Repeatedly during the evening, Jeb Bush got under Donald Trump’s skin. Whether the subject was immigration, bankruptcy, or eminent domain, Bush appeared to have figured out how to press Trump’s buttons. Trump has used an intimidating style, bombast, and the power of his personality to great effect over the campaign, but tonight was different… he was angry. He appeared to lose his temper.

Jeb Bush has used the word “unhinged” to describe Donald Trump; on Saturday night, he actually appeared to earn the title. His unrelenting vitriol at Bush was actually exceeded in intensity if not duration in a separate collision with Ted Cruz.

In a discussion about the implication of Judge Scalia’s death, Cruz ticked off the liberal positions Trump has held and the campaign donations that the Donald has directed to New York’s liberal political class. Cruz’s conclusion: that Trump was not a true conservative, and could easily pick a liberal judge to replace the not-yet-cold Scalia. 

Trump went ballistic at Cruz: “You are the single biggest liar… you are a bigger liar than Bush!  Cruz is a nasty guy!”

Chris Matthews of MSNBC has taken the interesting position over the course of this already-long campaign that he can tell which campaign is doing well based on how much they appearing to be enjoying themselves. Matthews has always given Trump high marks by this measure; that Trump is relaxed, confident, and often funny.

Trump was neither having fun nor funny last night. He was mean, angry; he was not simply interrupting, he was shouting in an effort to drown out and suffocate those who enraged him.

Perhaps that will be the tell-tale sign that the train has arrived at “Too Far…” when the pressure on the self-professed “winner” to actually win is so intense that Trump actually begins to crack.

See that wall that the Mexicans are going to pay for? I think I see Trumpty Dumpty on it, and he’s looking a bit wobbly. Where are all the king’s horses and all the king’s men?

Rubio v. Cruz

You know the world is somehow tilted into an alternate reality when the only two Hispanic candidates on the stage get into a screaming match about which one is doing the most to persecute the 11,000,000 undocumented immigrants in the United States; so many of whom are Hispanic.

The added irony is that both are trying to prove that the other one used to be kind, compassionate, and searching for legal mechanisms to assist the illegal immigrants without creating inequity for those who immigrated legally. “I have proof!” Cruz seems to be screaming, “that despite what Marco Rubio says now, he actually was once a thoughtful, humane, and empathetic person!!”

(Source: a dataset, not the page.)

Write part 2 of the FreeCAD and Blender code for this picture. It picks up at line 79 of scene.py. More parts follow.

But this is no alternative universe; this discrete telenova-within-the- play was a blood battle between the two first term senators.  Cruz tried to paste “Rubio-Schumer amnesty plan” on Marco, only to be greeted by a wave of boos. Rubio retaliated by labeling Cruz a flip-flopper (“he either changed his position then or now!”), causing Cruz to trot out some apparently devastating thing Marco said in Spanish on Univision. Rubio landed on “for weeks now Ted Cruz has just been telling lies,” resulting in Cruz’s equal but rhetorically elevated “what Rubio says is knowingly false.” The audience was booing, and everyone appeared to wish Chris Christie would magically appear, because the only way to stop Cruz and Rubio would be if the fat guy sings.

Kasich Instinct

As is often the case, the key debate moment is the one that did not happen, the thought that was not articulated, the opportunity that was not seized.

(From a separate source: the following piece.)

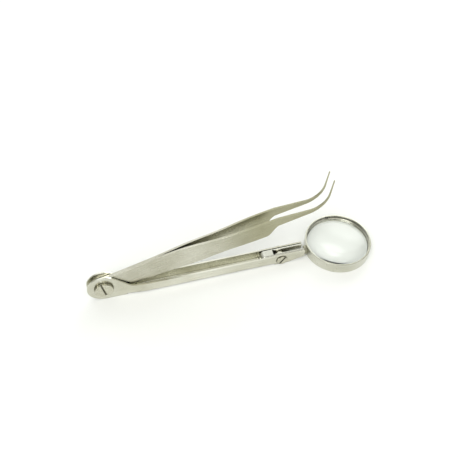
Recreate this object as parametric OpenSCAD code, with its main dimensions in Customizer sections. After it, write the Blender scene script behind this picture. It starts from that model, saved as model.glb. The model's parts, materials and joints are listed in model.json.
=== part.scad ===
// Curved precision tongs with a folding magnifier.
// X runs along the magnifier arm from the pivot to the lens, Y along the pivot
// screw (front is -Y), Z up. The arm and the lens ring lie on Z = 0, and the
// origin is the middle of the footprint. Pieces are drawn with the pivot at X = 0.

/* [Tongs] */
// Thickness of each leg
leg_t = 0.9; // [0.6:0.05:1.4]
// Radius of the round tail end
tail_r = 4.9; // [4:0.1:6]
// Distance from the pivot to where the welded tails end and the legs flex
flex_x = 28; // [20:1:32]
// Distance from the pivot to the widest part of the legs
swell_x = 40; // [35:1:45]
// Height of the upper edge at the widest part
swell_up = 5.8; // [4.5:0.1:6.5]
// Depth of the lower edge at the widest part
swell_low = 6.0; // [4.5:0.1:6.5]
// Distance from the pivot to the grip
grip_x = 61; // [54:1:68]
// Half width of the grip
grip_half = 4.5; // [3.5:0.1:5]
// Distance from the pivot to the shoulder where the grip narrows to the blade
shoulder_x = 77; // [72:1:90]
// Length over which the lower edge steps up at the shoulder
shoulder_len = 7; // [5:0.5:10]
// Width of the blade where it leaves the shoulder
blade_w = 4.5; // [3:0.1:5]
// Height of the blade's middle above the leg's centre line
blade_up = 2.1; // [0:0.1:3]
// Length of the straight part of the blade
blade_len = 14.5; // [10:0.5:20]
// Downward slope of the straight part of the blade
blade_dip = 5; // [0:1:8]
// Width of the blade where the tip's curve starts
neck_w = 2.2; // [2:0.1:4]
// Radius of the tip's curve, on its middle line
bend_r = 10.4; // [7:0.1:14]
// Angle of the points from the legs' centre line
tip_angle = 68; // [30:1:75]
// Length of the straight points past the curve
tip_len = 7.8; // [4:0.1:12]
// Width of the points at their ends
tip_w = 0.45; // [0.3:0.05:0.8]
// Thickness of the points at their ends
tip_t = 0.4; // [0.3:0.05:0.8]
// Gap between the grips at rest
grip_gap = 5.3; // [4.4:0.1:8]
// How soon the gap opens past the weld, as the slope of its easing
gap_start = 0.5; // [0.3:0.05:1]
// Angle between the tongs and the magnifier arm
swing_rest = 15.1; // [8:0.1:40]

/* [Pivot] */
// Diameter of the pivot screw's shank
pivot_d = 4; // [3:0.1:5]
// Diameter of the pivot screw's head
pivot_head_d = 8.6; // [7:0.1:9.6]
// Height of the pivot screw's head
pivot_head_h = 1.4; // [1:0.1:2.5]
// Width of the screwdriver slots
slot_w = 0.9; // [0.6:0.1:1.2]
// Thickness of each washer between an ear and the tails
ear_washer_t = 0.22; // [0.15:0.01:0.5]
// Outer diameter of the ear washers
ear_washer_d = 8; // [6:0.1:9.6]
// Thickness of the split lock washer
lock_washer_t = 0.8; // [0.5:0.1:1.2]
// Outer diameter of the split lock washer
lock_washer_d = 7; // [6:0.1:8]
// Width across the pivot nut's flats
pivot_nut_af = 7; // [6:0.1:8]
// Thickness of the pivot nut
pivot_nut_h = 2.2; // [1.6:0.1:3.2]

/* [Magnifier arm] */
// Thickness of the arm's sheet metal
sheet_t = 0.75; // [0.5:0.05:1]
// Outer width of the channel
channel_w = 6.1; // [6:0.1:8]
// Height of the channel
channel_h = 5.9; // [5:0.1:7]
// Radius of the ears around the pivot
ear_r = 7.5; // [6.5:0.1:9]
// Radius of the hollow curve from the ears to the channel's top
ear_blend_r = 5; // [2:0.5:8]
// Where the ears start to spread to the channel's width
spread_x = 6; // [5:1:10]
// Length over which they spread
spread_len = 14; // [8:1:20]
// Length of the arm past the pivot
arm_len = 95.7; // [90:0.1:110]
// Gap between the end of the channel's floor and the stem's eye
floor_gap = 1.5; // [0.5:0.1:3]
// Height of the cheeks' tapered ends above the floor's underside
cheek_rise = 2.2; // [1:0.1:3]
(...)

What was most striking about last night was the booing.  Trump can rationalize it; Cruz even piggybacked on Donald’s theory when the tomatoes landed on him. But in the early debates, the red state crazies that packed in to see the full gang of 17 were applauding wildly for everybody and everything.

Now, we’ve seen two consecutive debates in which the candidates appear to be losing the crowd. The internecine artillery volleys, the personal vendettas, the rage… is it possible that it is starting to be too much?

It’s a pity, really, because in the thick of the incoming last night, John Kasich had his chance and blew it.

At one point, he did try to weigh in; he tried to talk about how the candidates needed to stop the bickering or “we’ll hand the election to Hillary.” But the moment called for a much stronger, much more muscular response; he needed to rise above and dismiss the other candidates as self-involved egotists who don’t have the country’s best interests at heart. It’s too bad, because Kasich has demonstrated a good instinct for finding a distinct, positive message within a campaign run amok with fear, hate, and intolerance.

It’s too bad Kasich did not make his move Saturday night. The train is getting dangerously close to “Too Far.”